Election 2025: Ex-soldier Andrew Hastie beats a retreat from Liberal branding
When is the politician more appealing than the party? According to Labor, Andrew Hastie must have weighed before putting up signs with no Liberal branding.
When is the politician more appealing than the party?
According to Labor, Coalition frontbencher Andrew Hastie must have weighed this question before ditching the Liberal logo from the home page of his website then putting up campaign signs that feature his face but no Liberal branding.
At the highway entry to the satellite city of Mandurah south of Perth, voters now drive past a billboard picturing a smiling Mr Hastie and the words “putting you first”. He is wearing a navy blue polo shirt with an Australian flag printed where a left top pocket might otherwise go. Under the flag are the words: “Andrew Hastie MP, federal member for Canning.”
The absence of a Liberal logo – again – was too delicious for Perth MP Patrick Gorman. On Monday the Assistant Minister to the Prime Minister facetiously said Mr Hastie was an independent.
“We are seeing more and more independent candidates into this mix and there’s one I think the media has missed … there’s an independent candidate standing in the seat of Canning. His name is Andrew Hastie,” Mr Gorman said.
“He might be known to some of you, but if you go and look around the seat of Canning you will struggle to find a single Liberal logo anywhere in that seat.
“This man, this candidate, this frontbencher for Peter Dutton, has run away from the very party that endorsed him.”
Mr Hastie, a former SAS commander, has certainly become his own brand in Mandurah after 10 years as the MP for the sprawling seat of Canning. He has written a newsletter every week to his subscribers in Canning since 2017.
The seat has been Liberal for 32 years, but keeping it is hard work. It is a notoriously difficult electorate in which to campaign because it is so varied – it is a mix of Perth’s southeastern fringes, rural areas and the satellite city of Mandurah, which is home to a significant portion of families with low household incomes, self-funded retirees and businesspeople with homes on the canals.
Mr Hastie hit back at his Labor nemesis on Monday, saying the claims about his campaign were deliberately deceitful. Mr Hastie says everyone in Canning knows he is a Liberal.
“Even the local possums know it,” Mr Hastie said, in a cheeky reference to Mr Gorman’s middle name Possum.
Mr Hastie said the majority of campaign material distributed in Canning was branded Liberal. His office provided images of a recent signed letter from him to every Canning voter with the Liberal logo on it. He also mailed out a brochure titled “Andrew Hastie and the Liberals’ plan to get Australia back on track”.

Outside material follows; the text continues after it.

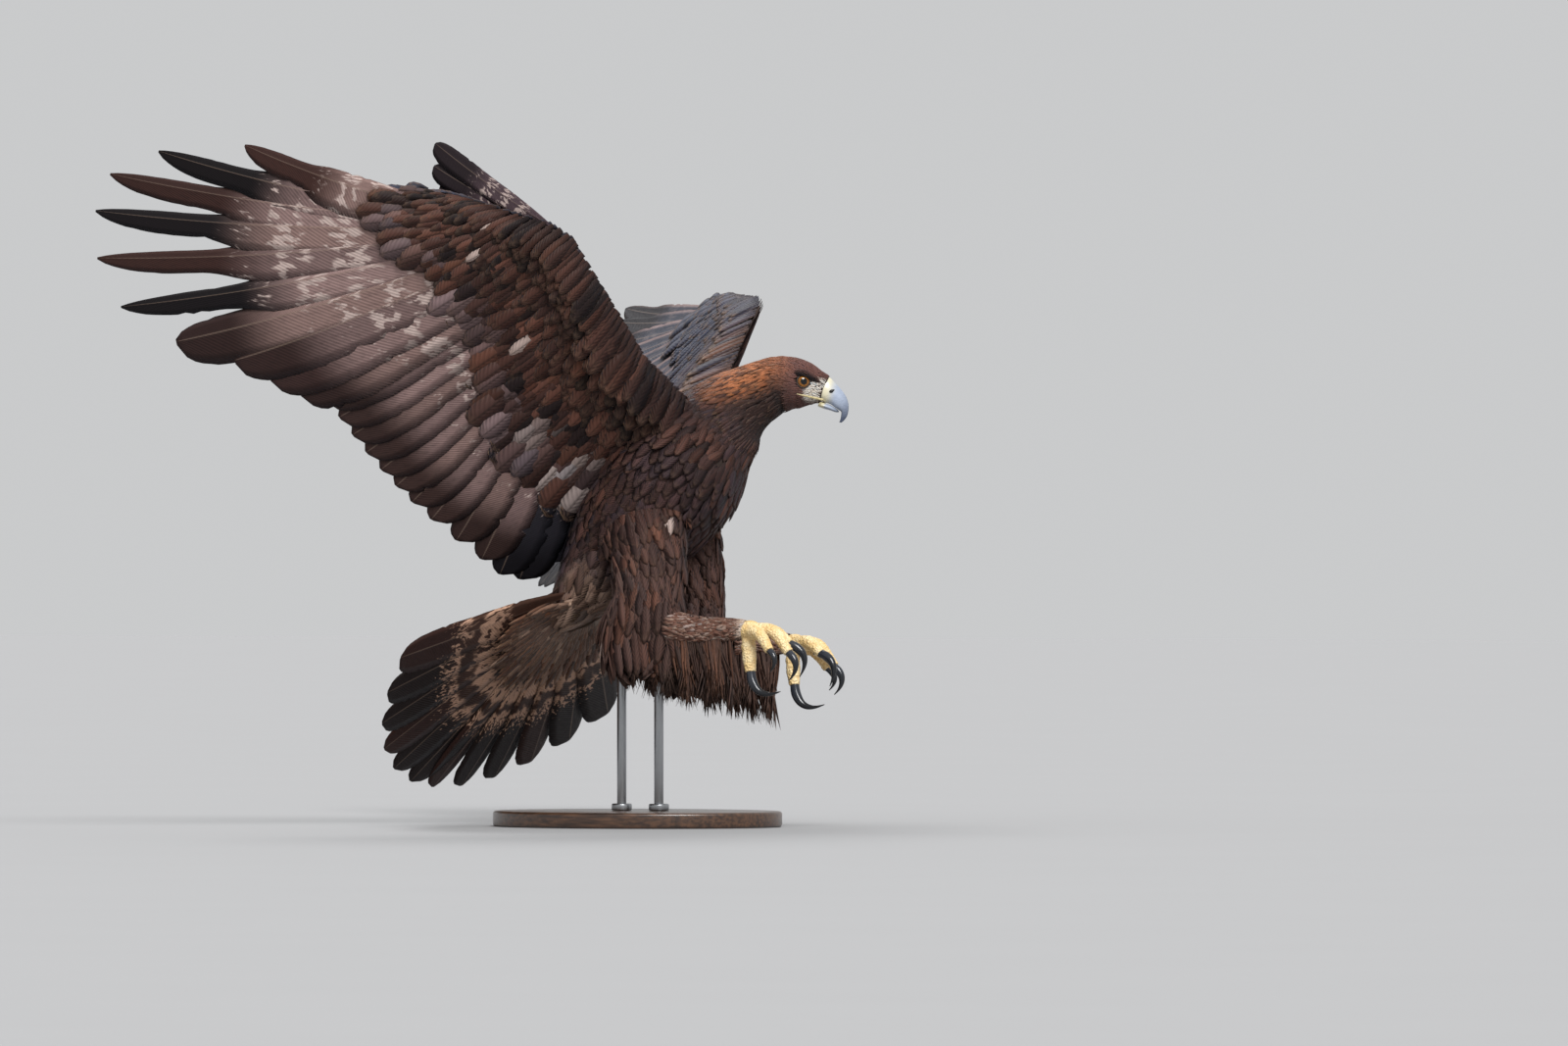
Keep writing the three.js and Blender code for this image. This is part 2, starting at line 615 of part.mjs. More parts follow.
const footSolid = joined([palm(0), ...toeNames.map((name) => toe(name))]).subtract(bootClear);
const toesClear = joined([palm(seam), ...toeNames.map((name) => toe(name, seam))]);
const clawSolids = Object.fromEntries(toeNames.map((name) => [name, claw(name).subtract(toesClear)]));

// Tail

const tailYaw = radians(-2);
const tailFrame = spineFrame(0);
const tailAxis = v3(-0.664, 0, -0.747).applyAxisAngle(v3(0, 0, 1), tailYaw);
const tailLeft = v3(0, 1, 0).applyAxisAngle(v3(0, 0, 1), tailYaw);
const tailUnder = tailAxis.clone().cross(tailLeft);
const tailCentre = v3(-79, 0, -164);
const onTail = (angle, reach, under = 0) =>
  tailCentre
    .clone()
    .addScaledVector(tailAxis, reach * Math.cos(angle))
    .addScaledVector(tailLeft, reach * Math.sin(angle))
    .addScaledVector(tailUnder, under);
function stubRing(reach, halfWidth, halfDepth) {
  const centre = tailFrame.centre.clone().addScaledVector(tailAxis, reach);
  return ring(centre, v3(0, halfWidth, 0), tailUnder.clone().multiplyScalar(halfDepth), 18).reverse();
}
const stub = solid(
  loft([trunkRing(0, { shift: -seam / 2 }), stubRing(26, 46, 19), stubRing(52, 40, 6)])
);
const rectrices = numbered(1, rectrixCount).map((k) =>
  mix(-tailSpread, tailSpread, (k - 0.5) / rectrixCount)
);
function tailVane(degrees, { from, to, lift, outer, inner, shape }) {
  const angle = radians(degrees);
  const centre = (t) => onTail(angle, mix(from, to, t), lift);
  return vane(centre, tailUnder, { outer, inner, outward: degrees < 0 ? 1 : -1, shape });
}
const covertSize = { from: 34, outer: 20, inner: 26, shape: covertShape };
const tailCoverts = [7, -7].flatMap((lift) =>
  rectrices
    .filter((_, k) => k % 2)
    .map((degrees) => tailVane(degrees * 0.8, { ...covertSize, to: lift > 0 ? 165 : 120, lift }))
);
const rectrixSize = { from: 36, to: tailFeatherReach, outer: 24, inner: 40, shape: quillShape };
const tailSolid = joined([
  stub,
  ...rectrices.map((degrees) => tailVane(degrees, { ...rectrixSize, lift: 0 })),
  ...tailCoverts,
]).subtract(trunkClear);

// Stand, upright in the room, and the bird banked above it

const bird = new THREE.Group();
bird.rotation.x = -radians(bankDegrees);
bird.position.set(bodyForward, 0, bodyHeight);
bird.updateMatrix();
const rodRadius = 6;
const rods = { front: 30, rear: -22 };
const torsoInRoom = trunkPart(0, torsoEnd, { grow: seam }).transform([...bird.matrix.elements]);
function rod(x) {
  const tall = bodyHeight - 60;
  const geometry = new THREE.CylinderGeometry(rodRadius, rodRadius, tall - baseThickness - seam, 20);
  geometry.rotateX(Math.PI / 2).translate(x, 0, (tall + baseThickness + seam) / 2);
  const lowest = (a, b) => (b.boundingBox().min[2] < a.boundingBox().min[2] ? b : a);
  return solid(geometry).subtract(torsoInRoom).decompose().reduce(lowest);
}
const baseProfile = [
  [0, 0], [186, 0], [190, 3], [190, 15], [186, 19], [180, baseThickness], [0, baseThickness],
].map(([r, z]) => new THREE.Vector2(r, z));
const base = solid(new THREE.LatheGeometry(baseProfile, 32).rotateX(Math.PI / 2).scale(1, 0.82, 1));

// Materials and nodes

const material = (color, roughness, metalness = 0) =>
  new THREE.MeshStandardMaterial({ color, roughness, metalness });
const plumage = material(0x3b2923, 0.75);
const flight = material(0x2c2322, 0.6);
const nape = material(0x8a5433, 0.75);
const horn = material(0x1d1f26, 0.3);
const bareSkin = material(0xe9c66b, 0.5);
const iris = material(0x7a4a18, 0.1);
const billHorn = material(0x8d97a6, 0.35);
const steel = material(0x9a9c9f, 0.35, 1);
const wood = material(0x2a2624, 0.5);

const part = new THREE.Group();
part.add(bird);
function node(name, made, look, parent = bird) {
  const mesh = new THREE.Mesh(geometryFrom(made), look);
  mesh.name = name;
  parent.add(mesh);
}
const mirrored = (made) => made.mirror([0, 1, 0]);
function pair(name, made, look) {
  node(`${name}_right`, made, look);
  node(`${name}_left`, mirrored(made), look);
}

node("torso", torso, plumage);
node("neck", neck, nape);
node("head", head, nape);
node("bill_upper", billUpper, billHorn);
node("bill_lower", billLower, billHorn);
for (const name of Object.keys(sides)) node(`eye_${name}`, eyeSolids[name], iris);
for (const piece of ["upperarm", "forearm", "hand"]) {
  node(`wing_${piece}_right`, wings.right[piece], flight);
  node(`wing_${piece}_left`, mirrored(wings.left[piece]), flight);
}
pair("thigh", thighSolid, plumage);
pair("tarsus", bootSolid, plumage);
pair("foot", footSolid, bareSkin);
for (const name of toeNames) pair(`claw_${name}`, clawSolids[name], horn);
node("tail", tailSolid, flight);
node("stand_base", base, wood, part);
for (const [name, x] of Object.entries(rods)) node(`stand_rod_${name}`, rod(x), steel, part);

export default part;
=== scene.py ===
"""Golden eagle coming in to land: skin, plumage, head, feet, stand, studio and camera."""

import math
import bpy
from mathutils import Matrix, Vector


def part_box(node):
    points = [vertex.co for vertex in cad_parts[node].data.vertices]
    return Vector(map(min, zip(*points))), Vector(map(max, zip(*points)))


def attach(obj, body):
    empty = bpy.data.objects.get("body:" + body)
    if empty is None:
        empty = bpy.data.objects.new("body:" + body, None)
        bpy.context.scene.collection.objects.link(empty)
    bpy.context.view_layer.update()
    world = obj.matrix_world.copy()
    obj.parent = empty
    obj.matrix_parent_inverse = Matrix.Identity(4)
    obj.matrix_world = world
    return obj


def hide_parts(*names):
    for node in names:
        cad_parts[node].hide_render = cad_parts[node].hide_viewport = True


bl_info = {
    "name": "Golden eagle in landing flight",
    "version": (1, 0, 0),
    "blender": (4, 5, 0),
    "location": "View3D > Sidebar > Eagle",
    "description": "Builds the plumage, skin, bill, eyes, feet and stand of a life-size golden eagle",
    "category": "Add Mesh",
}

from types import SimpleNamespace

import bpy
import numpy as np
from mathutils import Matrix, Vector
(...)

Team Hastie also drew attention to Mr Gorman’s social media featuring images of him without a Labor logo in frame. In one photo of Mr Gorman and volunteers, they wear red T-shirts printed with the words: “Patrick Gorman MP, local values, national result”. Most of the shirts have no Labor branding on the front, though a small Labor logo is visible on the front of two of the shirts. “By Patrick Gorman’s backwards logic, Labor is ‘not popular’ in Perth because his campaign material isn’t branded Labor,” Mr Hastie said.
Mr Gorman replied with screenshots, tearouts and photographs of his own showing the Labor logo plastered on his campaign material, including on signs.
Mr Hastie holds his seat by just 1.2 per cent. He is one of only three sitting Liberal MPs from Western Australia running for re-election in the lower house at the election. This follows an astonishing and sustained run by Labor in WA. The state Labor Party has won three elections in a row with thumping majorities and the pro-Labor sentiment in the west is credited with delivering victory to Anthony Albanese in 2022. The Liberals have been unable to recover as they hoped in WA. While there was an 11.9 per cent swing against the Cook Labor government at the March 8 election, two thirds of it went to parties other than the Liberals.